What you should do:
The data below holds the lines to copy: everything from the line containing "front_lower_rail();" to the line containing "# come from", both ends included, set down exactly.
[Begin]
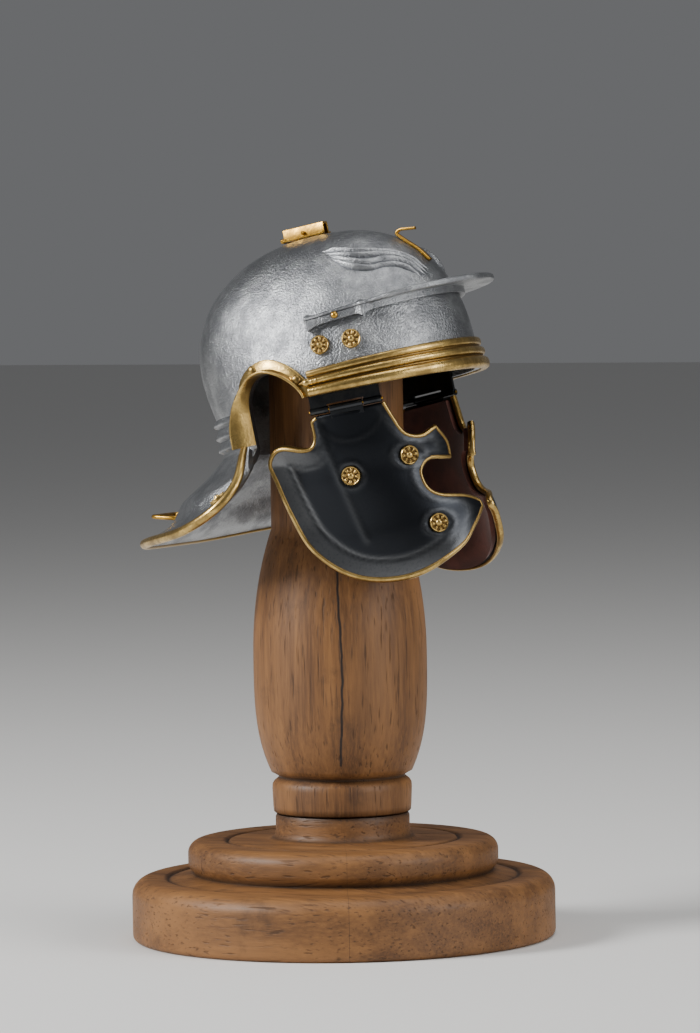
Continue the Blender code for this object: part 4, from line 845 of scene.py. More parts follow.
class HELMET_OT_bowl(bpy.types.Operator):
    """Raise the bowl with its ribbed nape, neck guard and its brass edge, ear openings and eyebrows"""

    bl_idname = "helmet.bowl"
    bl_label = "Bowl and Neck Guard"

    columns = 240
    rings = 44

    def execute(self, context):
        tin = get_materials()["tinned_bowl"]
        points, faces, raised, rim = self.sheets()
        masks = {"raised": raised}
        bowl = finish("bowl_shell", (points, faces), tin, ROOT, ("bowl",), masks=masks)
        self.cut_ears(bowl)
        self.neck_trim(*rim)
        for name, side in SIDES.items():
            ridges, raised = self.eyebrow(side, context.scene.helmet_sizes.ridge_height / MM)
            finish(f"eyebrow_{name}", ridges, tin, ROOT, masks={"raised": raised})
        return {"FINISHED"}

    def sheets(self):
        """Points, faces and mask of the bowl with its neck guard, and the two edges of the guard's rim."""
        turns = np.linspace(0.0, math.tau, self.columns, endpoint=False)
        outer = [np.array((0.0, 0.0, CROWN))]
        inner = [np.array((0.0, 0.0, CROWN - WALL))]
        faces = []
        raised = [1.0]
        row = [0]

        def add_row(outside, inside, previous, closed, shade):
            first = len(outer)
            outer.extend(outside)
            inner.extend(inside)
            raised.extend(shade)
            fresh = list(range(first, len(outer)))
            for index in range(len(fresh) if closed else len(fresh) - 1):
                following = (index + 1) % len(fresh)
                if len(previous) == 1:
                    faces.append((previous[0], fresh[index], fresh[following]))
                else:
                    faces.append((previous[index], fresh[index], fresh[following], previous[following]))
            return fresh

        for ring in range(1, self.rings + 1):
            lift = math.cos(0.5 * math.pi * ring / self.rings) ** 0.9 if ring < self.rings else 0.0
            outside = bowl_point(turns, CROWN * lift)
            inside = bowl_point(turns, (CROWN - WALL) * lift, WALL)
            # The bowl's mask is low round the eyebrows: painted shade in their ground.
            row = add_row(outside, inside, row, True, self.eyebrow_shade(turns, lift))

        behind = np.nonzero((turns > FIRST_TURN - 1e-6) & (turns < math.tau - FIRST_TURN + 1e-6))[0]
        row = [row[column] for column in behind]
        rear = turns[behind]
        fade = np.clip(((math.pi - FIRST_TURN) - np.abs(math.pi - rear)) * 7.0 - 0.9, 0.0, 1.0)
        for drop in np.linspace(0.0, NAPE_DEPTH, 46)[1:]:
            below = [drop - rib * NAPE_DEPTH for rib in NAPE_RIBS]
            swell = max(math.exp(-((away / (0.3 if away > 0.0 else 0.85)) ** 2)) for away in below)
            hollow = sum(math.exp(-(((away - 0.5) / 0.25) ** 2)) for away in below)
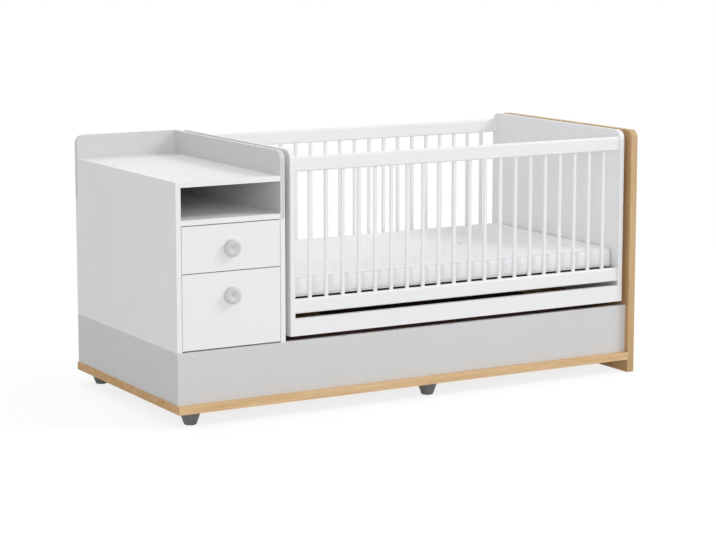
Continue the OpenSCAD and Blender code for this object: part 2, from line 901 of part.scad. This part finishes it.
module mattress() {
    color(fabric)
        translate([mattress_mid[0], mattress_mid[1], mattress_z])
            polyhedron(points = concat(ring_points, top_points, [[0, 0, 0]]),
                       faces = mattress_faces);
}

base_board();
headboard();
plinth_front_rail();
plinth_rear_rail();
plinth_left_rail();
plinth_divider();
front_bearer();
rear_bearer();
foot_front_left();
foot_front_middle();
foot_rear_left();
foot_rear_middle();
foot_studs();
headboard_bolts();
glide_tracks();
changer_left_side();
changer_right_side();
changer_worktop();
changer_shelf();
changer_bottom();
changer_back();
rear_upstand();
right_upstand();
changer_dowels();
upper_cabinet_runners();
lower_cabinet_runners();
upper_drawer_front();
upper_drawer_left_side();
upper_drawer_right_side();
upper_drawer_back();
upper_drawer_bottom();
upper_drawer_runners();
upper_knob();
upper_knob_screw();
lower_drawer_front();
lower_drawer_left_side();
lower_drawer_right_side();
lower_drawer_back();
lower_drawer_bottom();
lower_drawer_runners();
lower_knob();
lower_knob_screw();
crib_left_end();
crib_right_end();
front_top_rail();
front_lower_rail();
front_slats();
front_apron();
rear_top_rail();
rear_lower_rail();
rear_slats();
rear_apron();
crib_cross_rails();
crib_dowels();
glide_shoes();
bed_side_rails();
bed_slats();
bed_cleats();
mattress();
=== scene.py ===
import math

import bmesh
import bpy
from mathutils import Matrix, Vector


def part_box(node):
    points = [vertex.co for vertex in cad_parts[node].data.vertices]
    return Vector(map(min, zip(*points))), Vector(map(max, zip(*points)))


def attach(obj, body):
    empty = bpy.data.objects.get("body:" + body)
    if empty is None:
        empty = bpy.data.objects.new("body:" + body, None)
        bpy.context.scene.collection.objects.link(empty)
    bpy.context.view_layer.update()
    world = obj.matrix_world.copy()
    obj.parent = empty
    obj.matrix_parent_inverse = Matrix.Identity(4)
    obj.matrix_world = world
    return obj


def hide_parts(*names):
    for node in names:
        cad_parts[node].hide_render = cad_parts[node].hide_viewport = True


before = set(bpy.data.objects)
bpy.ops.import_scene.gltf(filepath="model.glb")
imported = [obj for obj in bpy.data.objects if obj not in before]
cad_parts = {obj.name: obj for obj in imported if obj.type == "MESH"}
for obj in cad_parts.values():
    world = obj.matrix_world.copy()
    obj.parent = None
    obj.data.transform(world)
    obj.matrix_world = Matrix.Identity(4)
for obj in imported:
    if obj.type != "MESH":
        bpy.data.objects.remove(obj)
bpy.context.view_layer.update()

# Lengths are in metres, angles in degrees, lamp powers in watts. Colours are linear unless they
# come from srgb(), which takes levels of 0 to 255.

# ---------------------------------------------------------------------------
# Camera, at the viewing angle of the photograph
# ---------------------------------------------------------------------------
# Solved from the straight edges in the photograph, which was taken level with a large shift. Here
# the shift stays small and the camera looks down instead.
PICTURE_WIDTH_PX = 716.0
FOCAL_LENGTH_PX = 2159.0
SENSOR_MM = 36.0
CAMERA_PLACE = (-3.932, -6.807, 1.687)
CAMERA_TURN = 29.99
CAMERA_DIP = 8.34
CAMERA_SHIFT_Y = -0.05
CLIP_NEAR = 0.05
CLIP_FAR = 200.0


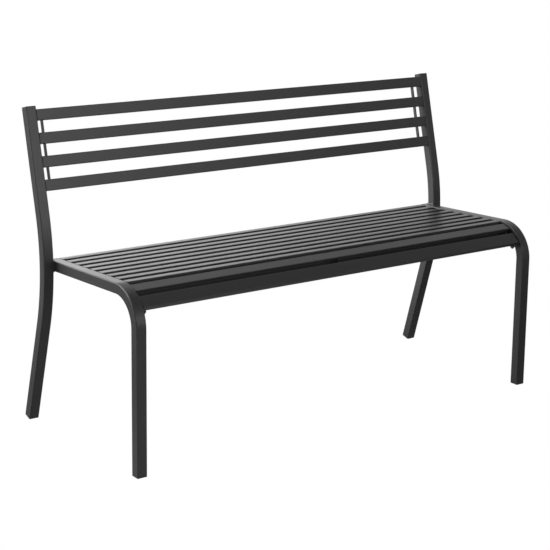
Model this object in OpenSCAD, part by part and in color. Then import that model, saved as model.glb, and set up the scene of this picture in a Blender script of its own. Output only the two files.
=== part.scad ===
// Outdoor bench: two bent square-tube side frames, a slatted seat and a leaning back of level rails.
// Each frame's leg and post stand outside its side tube, welded face to face.
// +Z is up, +X runs along the seat, -Y is the side one sits down from.
// The origin is the bottom centre of the whole bench, on the ground.

/* [Overall size] */
// Width over the outer faces of the posts
overall_w = 1270; // [900:10:1600]
// Height of the back posts with their caps
overall_h = 796; // [760:1:860]
// Height of the top of the seat's side tubes just behind the front bend
seat_h = 440; // [420:5:470]
// Distance from the front legs' front faces to the knee, where post and rear leg lines cross
knee_y = 371.5; // [365:0.5:380]
// Height of the knee above the ground
knee_h = 397; // [390:1:405]

/* [Frame tube] */
// Outside width of the square tube, the same both ways
tube = 26; // [24:1:30]
// Outside corner radius of the square tube
tube_r = 2.5; // [1.5:0.5:4]
// Wall of the square tube
tube_wall = 1.5; // [1:0.25:2.5]
// Centreline radius of the bend from front leg to seat
bend_r = 80; // [76:1:86]
// Fall of the seat to the rear, in degrees
seat_fall = 2.5; // [1.5:0.1:3]
// Lean of the back posts, in degrees from upright
post_lean = 13.8; // [11:0.1:16]
// Rake of the rear legs, in degrees from upright
leg_rake = 16.1; // [13:0.1:18]
// Radius of the posts' front faces in the knee
knee_r = 550; // [400:10:600]
// Amount by which bending draws the tube's section in, all round
draw_in = 0.03; // [0.02:0.01:0.1]
// Gap left for the weld at every joint between two pieces
weld_gap = 0.3; // [0.2:0.05:0.4]

/* [Plastic caps] */
// Thickness of the flange of the four foot caps
foot_cap_t = 3; // [2:0.5:5]
// Thickness of the flange of the post caps and of the caps in the side tubes' rear ends
post_cap_t = 2; // [1.5:0.5:4]
// Length of the plugs inside the tubes
plug_l = 20; // [12:1:30]
// Wall of the plugs
plug_wall = 2; // [1.5:0.25:3]
// Clearance between a plug and the inside of its tube
plug_fit = 0.3; // [0.2:0.05:0.5]

/* [Back] */
// Height of a back rail along the slope of the posts
rail_h = 28; // [20:0.5:32]
// Depth of a back rail, front to rear
rail_t = 14; // [10:0.5:15]
// Outside corner radius of the back rails, which the front apron shares
rail_r = 2; // [1.5:0.25:3]
// Wall of the back rails and of the apron
rail_wall = 1.25; // [1:0.05:1.5]
// Spacing of the back rails along the slope
rail_pitch = 57; // [45:1:60]
// Distance from the top of the posts down to the top of the top rail, along the slope
rail_drop = 8.5; // [4:0.5:15]
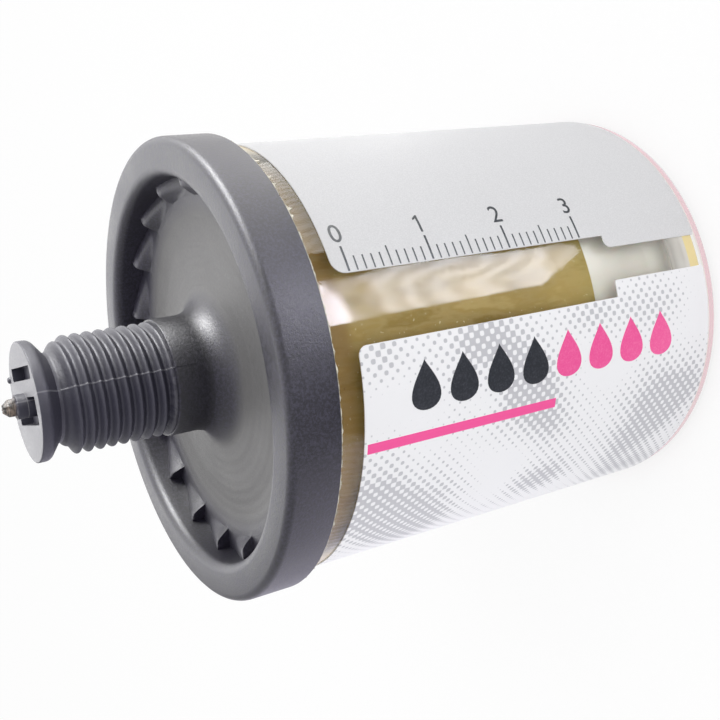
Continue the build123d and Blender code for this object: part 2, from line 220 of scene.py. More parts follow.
def bakedMesh(work, name):
    mesh = bpy.data.meshes.new(name)
    work.to_mesh(mesh)
    work.free()
    return mesh


def grownMesh(host):  # the mesh of an object with its modifiers, or of its text
    return bpy.data.meshes.new_from_object(host.evaluated_get(bpy.context.evaluated_depsgraph_get()))


def meshObject(name, verts, faces, material, sharp=32):
    mesh = bpy.data.meshes.new(name)
    mesh.from_pydata(verts, [], faces)
    mesh.validate()
    mesh.update()
    return finishObject(name, mesh, material, sharp)


def finishObject(name, mesh, material, sharp=32):
    mesh.shade_smooth()
    mesh.set_sharp_from_angle(angle=radians(sharp))
    mesh.materials.clear()
    mesh.materials.append(material)
    return linked(name, mesh)


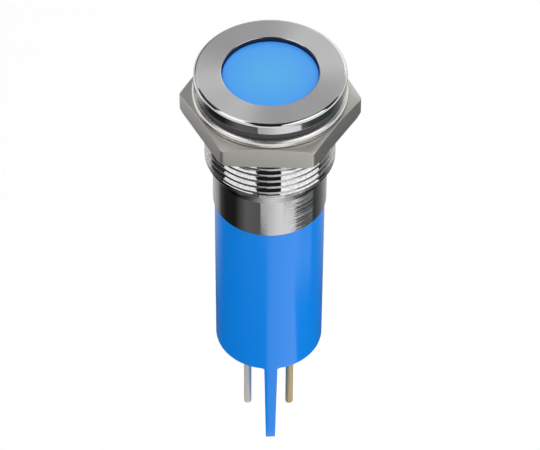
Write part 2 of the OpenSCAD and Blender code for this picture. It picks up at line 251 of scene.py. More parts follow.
[End]
Output for this task:
front_lower_rail();
front_slats();
front_apron();
rear_top_rail();
rear_lower_rail();
rear_slats();
rear_apron();
crib_cross_rails();
crib_dowels();
glide_shoes();
bed_side_rails();
bed_slats();
bed_cleats();
mattress();
=== scene.py ===
import math

import bmesh
import bpy
from mathutils import Matrix, Vector


def part_box(node):
    points = [vertex.co for vertex in cad_parts[node].data.vertices]
    return Vector(map(min, zip(*points))), Vector(map(max, zip(*points)))


def attach(obj, body):
    empty = bpy.data.objects.get("body:" + body)
    if empty is None:
        empty = bpy.data.objects.new("body:" + body, None)
        bpy.context.scene.collection.objects.link(empty)
    bpy.context.view_layer.update()
    world = obj.matrix_world.copy()
    obj.parent = empty
    obj.matrix_parent_inverse = Matrix.Identity(4)
    obj.matrix_world = world
    return obj


def hide_parts(*names):
    for node in names:
        cad_parts[node].hide_render = cad_parts[node].hide_viewport = True


before = set(bpy.data.objects)
bpy.ops.import_scene.gltf(filepath="model.glb")
imported = [obj for obj in bpy.data.objects if obj not in before]
cad_parts = {obj.name: obj for obj in imported if obj.type == "MESH"}
for obj in cad_parts.values():
    world = obj.matrix_world.copy()
    obj.parent = None
    obj.data.transform(world)
    obj.matrix_world = Matrix.Identity(4)
for obj in imported:
    if obj.type != "MESH":
        bpy.data.objects.remove(obj)
bpy.context.view_layer.update()

# Lengths are in metres, angles in degrees, lamp powers in watts. Colours are linear unless they
# come from srgb(), which takes levels of 0 to 255.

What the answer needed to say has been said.